▶ [Stated goal]: Identify and reproduce every line holding the string "this".
---------------
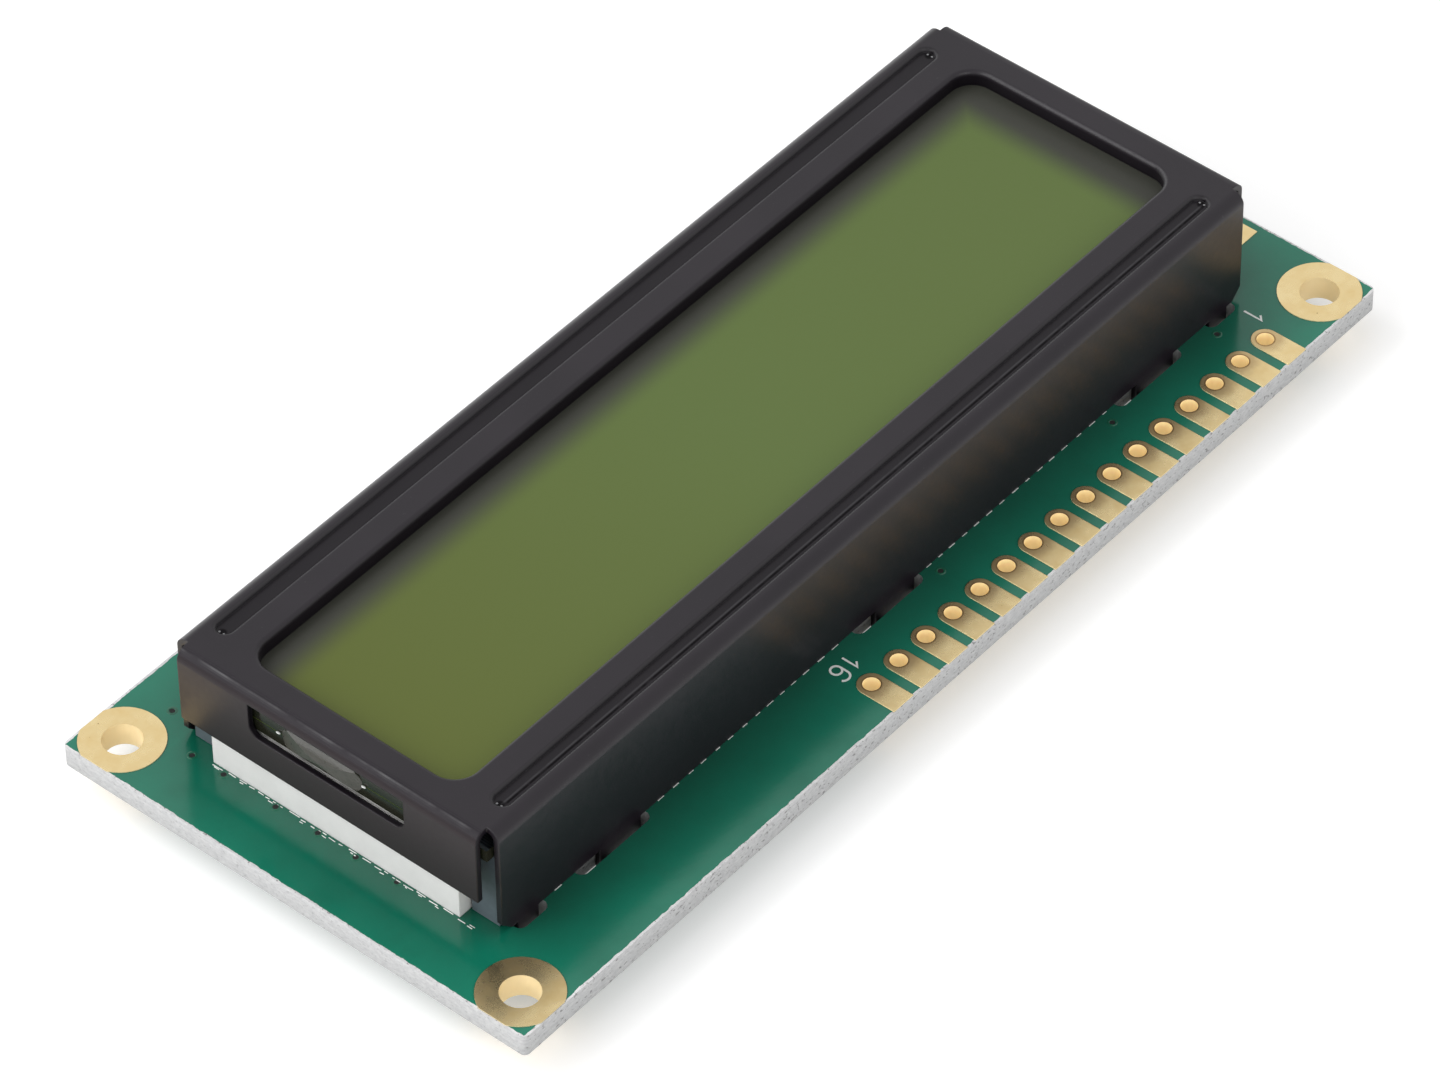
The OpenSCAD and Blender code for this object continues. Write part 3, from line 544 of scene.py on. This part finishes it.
for name, mat in {
    "circuit_board": board_material(), "bezel": bezel_material(),
    "header_pads": gold_material("header_gold", True),
    "mounting_lands": GOLD, "supply_pads": GOLD, "contact_fingers": GOLD,
    "pin_lands": GOLD, "chip_lands": GOLD,
    "front_polarizer": front_film_material(), "front_glass": glass_material(),
    "rear_glass": cell_material("rear_glass", GLASS_EDGE_SHADE), "perimeter_seal": cell_material("seal", SEAL_EDGE),
    "port_plug": PLUG, "rear_polarizer": mirror_material(),
    "contact_strip_upper": strip_material(), "contact_strip_lower": strip_material(),
    "diffusing_film": WHITE, "diffuser_plate": WHITE, "backlight_housing": WHITE, "light_board": WHITE,
    "light_chips": LAMP, "backlight_pins": SOLDER, "pin_solder": SOLDER,
    "controller_die": SILICON, "driver_die": SILICON, "controller_cap": RESIN, "driver_cap": RESIN,
    "chip_resistors": CHIP, "chip_capacitors": CERAMIC, "chip_terminals": SOLDER, "chip_solder": SOLDER,
}.items():
    nodes[name].data.materials.clear()
    nodes[name].data.materials.append(mat)


# ---------------------------------------------------------------- printed marks, vias with painted shade for holes, and beads of painted glint

def add_piece(name, build, mat):
    mesh = bpy.data.meshes.new(name)
    bm = bmesh.new()
    build(bm)
    bmesh.ops.recalc_face_normals(bm, faces=bm.faces)
    bm.to_mesh(mesh)
    bm.free()
    obj = bpy.data.objects.new(name, mesh)
    bpy.context.scene.collection.objects.link(obj)
    obj.data.materials.append(mat)
    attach(obj, "root")


INK_LOW = board_top
INK_HIGH = board_top + 0.018 * MM
LINE_W = 0.14 * MM
# the 6's stem stands this much higher than its bowl, so that no two faces share a plane
LAP = 0.004 * MM


def stroke(bm, path, width, z0, z1, closed=False):
    """A printed line of even width along a path, with mitred corners."""
    pts = [Vector((p[0], p[1])) for p in path]
    count = len(pts)
    rows = []
    for i, p in enumerate(pts):
        before = pts[i - 1] if (closed or i > 0) else None
        after = pts[(i + 1) % count] if (closed or i < count - 1) else None
        d1 = (p - before).normalized() if before is not None else None
        d2 = (after - p).normalized() if after is not None else None
        d = ((d1 or d2) + (d2 or d1)).normalized()
        side = Vector((-d.y, d.x))
        ref = d1 or d2
        scale = 1.0 / max(0.5, side.dot(Vector((-ref.y, ref.x))))
        a = p + side * width / 2 * scale
        b = p - side * width / 2 * scale
        corners = (a.x, a.y, z0), (b.x, b.y, z0), (b.x, b.y, z1), (a.x, a.y, z1)
        rows.append([bm.verts.new(v) for v in corners])
    for i in range(count if closed else count - 1):
        r, s = rows[i], rows[(i + 1) % count]
        for k in range(4):
            m = (k + 1) % 4
            bm.faces.new((r[k], r[m], s[m], s[k]))
    if not closed:
        bm.faces.new(rows[0][::-1])
        bm.faces.new(rows[-1])


def arc(cx, cy, r, a0, a1, steps):
    turns = [math.radians(a0 + (a1 - a0) * i / steps) for i in range(steps + 1)]
    return [(cx + r * math.cos(a), cy + r * math.sin(a)) for a in turns]


def digit_one(bm, x, y, h):
    flag = 0.32 * MM
    stroke(bm, [(x, y), (x, y + h), (x - flag, y + h - flag)], LINE_W, INK_LOW, INK_HIGH)


def digit_six(bm, x, y, h):
    """A closed bowl, and a stem that rises from its left side and hooks over to the right."""
    bowl = 0.36 * MM
    hook = 0.43 * MM
    stroke(bm, arc(x, y + bowl, bowl, 0, 342, 19), LINE_W, INK_LOW, INK_HIGH, closed=True)
    stem = [(x - bowl, y + bowl)] + arc(x - bowl + hook, y + h - hook, hook, 180, 30, 12)
    stroke(bm, stem, LINE_W, INK_LOW, INK_HIGH + LAP)


def number_1(bm):
    digit_one(bm, pin_1_x - 1.2 * MM, header_wall_y + 1.09 * MM, 1.34 * MM)


def number_16(bm):
    digit_one(bm, pin_16_x - 0.58 * MM, header_wall_y + 0.93 * MM, 1.15 * MM)
    digit_six(bm, pin_16_x + 0.44 * MM, header_wall_y + 0.95 * MM, 1.37 * MM)


DASH_WIDTHS = 0.04, 0.06


def broken_line(bm, rng, start, end, dash, gap, wander=0.0):
    """A thin printed line from start to end, worn into dashes."""
    run = Vector(end) - Vector(start)
    along = run.normalized()
    across = Vector((-along.y, along.x))
    done = rng.uniform(0.0, gap[1])
    while done < run.length:
        length = min(rng.uniform(*dash), run.length - done)
        shift = across * rng.uniform(-wander, wander)
        head = Vector(start) + along * done + shift
        tail = head + along * length + across * rng.uniform(-wander, wander) * 0.5
        stroke(bm, [head, tail], rng.uniform(*DASH_WIDTHS) * MM, INK_LOW, INK_HIGH)
        done += length + rng.uniform(*gap)


def printed_outline(bm):
    """The printed lines along the feet of the bezel and of the backlight, worn into dashes."""
    rng = random.Random(4)
    half_slot = 3.6 * MM
    slots = [bezel_mid[0] + k * TAB_PITCH for k in (-1, 0, 1)]
    spans = [(a + half_slot, b - half_slot) for a, b in zip(slots, slots[1:])]
    spans.append((slots[2] + half_slot, slots[2] + half_slot + 1.6 * MM))
    dash, gap = (0.35 * MM, 0.6 * MM), (0.6 * MM, 0.95 * MM)
    for y in (header_wall_y + 0.03 * MM, far_wall_y - 0.03 * MM):
        for start, end in spans:
            broken_line(bm, rng, (start, y), (end, y), dash, gap)
    low_y, high_y = block_lo[1] - 0.3 * MM, block_hi[1] + 1.2 * MM
    for out, dash, gap in ((0.13, (0.2, 0.8), (0.15, 0.5)), (0.27, (0.15, 0.45), (0.6, 2.2))):
        x = block_hi[0] + out * MM
        dash = [v * MM for v in dash]
        gap = [v * MM for v in gap]
        broken_line(bm, rng, (x, low_y), (x, high_y), dash, gap, 0.06 * MM)


# the vias' centres on the board, in mm: beside the +X end wall, along both long walls, and at the -X end
VIAS = [(33.9, -14.85), (35.8, -11.5), (35.76, -9.03), (35.73, -4.95), (35.7, -1.66), (35.72, 1.3),
        (35.65, 4.45), (-30.5, 12.9), (-20.3, 12.75), (-3.8, 12.7), (21.0, -14.2), (-12.6, -14.6),
        (-36.4, 2.1)]
VIA_SIDES = 16
# radius and height over the board of the rings of points that make a via's raised mask, in mm
VIA_PROFILE = (0.34, 0.0), (0.27, 0.02), (0.20, 0.018), (0.18, 0.004)
VIA_HOLE_R = 0.19
VIA_HOLE_H = 0.006


def via_circle(x, y, r):
    """The points of a circle round a via, in metres."""
    turns = [2 * math.pi * i / VIA_SIDES for i in range(VIA_SIDES)]
    return [((x + r * math.cos(a)) * MM, (y + r * math.sin(a)) * MM) for a in turns]


def via_rings(bm):
    for x, y in VIAS:
        rings = []
        for r, z in VIA_PROFILE:
            rings.append([bm.verts.new((*p, board_top + z * MM)) for p in via_circle(x, y, r)])
        for lower, upper in zip(rings, rings[1:]):
            for i in range(VIA_SIDES):
                j = (i + 1) % VIA_SIDES
                bm.faces.new((lower[i], lower[j], upper[j], upper[i]))


# black discs standing in for the vias' open holes: painted shade
def via_hole_shades(bm):
    for x, y in VIAS:
        outline = via_circle(x, y, VIA_HOLE_R)
        low = [bm.verts.new((*p, board_top)) for p in outline]
        high = [bm.verts.new((*p, board_top + VIA_HOLE_H * MM)) for p in outline]
        bm.faces.new(low[::-1])
        bm.faces.new(high)
        for i in range(VIA_SIDES):
            j = (i + 1) % VIA_SIDES
            bm.faces.new((low[i], low[j], high[j], high[i]))


GLINT_BEAD_SIZE = 0.08 * MM, 0.17 * MM, 0.045 * MM, 1.0
GLINT_BEAD_X = 0.10 * MM


def plug_glint_beads(bm):
    """Two small pale beads, one at each end of the port plug: painted glints, standing in for the light the
    plug's ends reflect.
    """
    x = plug_lo[0] + GLINT_BEAD_X
    z = (plug_lo[2] + plug_hi[2]) / 2
    for y, lift in ((plug_lo[1] - 0.22 * MM, 0.10 * MM), (plug_hi[1] + 0.18 * MM, 0.02 * MM)):
        place = Matrix.Translation((x, y, z + lift)) @ Matrix.Diagonal(GLINT_BEAD_SIZE)
        bmesh.ops.create_icosphere(bm, subdivisions=3, radius=1.0, matrix=place)


add_piece("pin_number_1", number_1, INK)
add_piece("pin_number_16", number_16, INK)
add_piece("printed_outline", printed_outline, INK)
add_piece("via_rings", via_rings, MASK_RING)
add_piece("via_hole_shades", via_hole_shades, VIA_HOLE_SHADE)
add_piece("plug_glint_beads", plug_glint_beads, PLUG_GLINT)


# ---------------------------------------------------------------- stage, light and camera

FLOOR_HALF = 3.0
FLOOR_GREY = 0.80
FLOOR_GLOW = 0.34
WORLD_LIGHT = 0.62
# name, place in metres, width, height, watts; every lamp looks at the middle of the board
LAMPS = (("soft_key", (0.68, -0.22, 0.42), 0.55, 0.45, 2.8),
         ("soft_front", (0.20, 0.62, 0.38), 0.5, 0.4, 1.1),
         ("soft_fill", (0.30, -0.50, 0.65), 0.5, 0.5, 2.2))
SENSOR_W, LENS = 36.0, 200.4
CAMERA_TARGET = Vector((1.03, -0.49, -0.46)) * MM
CAMERA_FAR = 483.6 * MM
AZIMUTH, ELEVATION, ROLL = (math.radians(a) for a in (40.85, 45.08, -0.96))


def make_floor():
    """A pale floor that the camera, metal and glass see as white, and that keeps the object's shadow."""
    size, level = FLOOR_HALF, cad_box[0][2]
    mesh = bpy.data.meshes.new("floor")
    mesh.from_pydata([(-size, -size, level), (size, -size, level), (size, size, level), (-size, size, level)],
                     [], [(0, 1, 2, 3)])
    floor = bpy.data.objects.new("floor", mesh)
    bpy.context.scene.collection.objects.link(floor)
    n = Net("pale_floor")
    rays = n.node("ShaderNodeLightPath").outputs
    seen = n.larger(rays["Is Camera Ray"], n.larger(rays["Is Glossy Ray"], rays["Is Transmission Ray"]))
    body = n.node("ShaderNodeBsdfDiffuse", Color=(FLOOR_GREY,) * 3)
    glow = n.node("ShaderNodeEmission", Color=(1, 1, 1), Strength=n.times(seen, FLOOR_GLOW))
    add = n.node("ShaderNodeAddShader")
    n.tree.links.new(body.outputs[0], add.inputs[0])
    n.tree.links.new(glow.outputs[0], add.inputs[1])
    n.tree.links.new(add.outputs[0], n.out.inputs[0])
    floor.data.materials.append(n.mat)


def make_world():
    """An even studio sky: white where it is seen or mirrored, softer as a light."""
    world = bpy.data.worlds.new("studio")
    bpy.context.scene.world = world
    world.use_nodes = True
    tree = world.node_tree
    tree.nodes.clear()
    out = tree.nodes.new("ShaderNodeOutputWorld")
    back = tree.nodes.new("ShaderNodeBackground")
    back.inputs["Color"].default_value = (1, 1, 1, 1)
    path = tree.nodes.new("ShaderNodeLightPath")
    pick = tree.nodes.new("ShaderNodeMapRange")
    pick.inputs["To Min"].default_value = WORLD_LIGHT
    pick.inputs["To Max"].default_value = 1.0
    seen = path.outputs["Is Camera Ray"]
    for ray in ("Is Glossy Ray", "Is Transmission Ray"):
        either = tree.nodes.new("ShaderNodeMath")
        either.operation = "MAXIMUM"
        tree.links.new(seen, either.inputs[0])
        tree.links.new(path.outputs[ray], either.inputs[1])
        seen = either.outputs[0]
    tree.links.new(seen, pick.inputs["Value"])
    tree.links.new(pick.outputs[0], back.inputs["Strength"])
    tree.links.new(back.outputs[0], out.inputs[0])


def make_lamp(name, where, width, height, power):
    data = bpy.data.lights.new(name, "AREA")
    data.shape = "RECTANGLE"
    data.size = width
    data.size_y = height
    data.energy = power
    obj = bpy.data.objects.new(name, data)
    obj.location = where
    obj.rotation_euler = (-Vector(where)).to_track_quat("-Z", "Y").to_euler()
    bpy.context.scene.collection.objects.link(obj)


def make_camera():
    data = bpy.data.cameras.new("camera")
    data.sensor_width = SENSOR_W
    data.lens = LENS
    data.clip_start = 0.01
    obj = bpy.data.objects.new("camera", data)
    away = Vector((math.cos(ELEVATION) * math.cos(AZIMUTH), math.cos(ELEVATION) * math.sin(AZIMUTH),
                   math.sin(ELEVATION)))
    turn = (-away).to_track_quat("-Z", "Y").to_matrix() @ Matrix.Rotation(ROLL, 3, "Z")
    obj.matrix_world = Matrix.Translation(CAMERA_TARGET + away * CAMERA_FAR) @ turn.to_4x4()
    bpy.context.scene.collection.objects.link(obj)
    bpy.context.scene.camera = obj


make_floor()
make_world()
for lamp in LAMPS:
    make_lamp(*lamp)
make_camera()
bpy.context.scene.view_settings.view_transform = "Standard"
---------------
▶ [Finished task]:
The OpenSCAD and Blender code for this object continues. Write part 3, from line 544 of scene.py on. This part finishes it.
# the 6's stem stands this much higher than its bowl, so that no two faces share a plane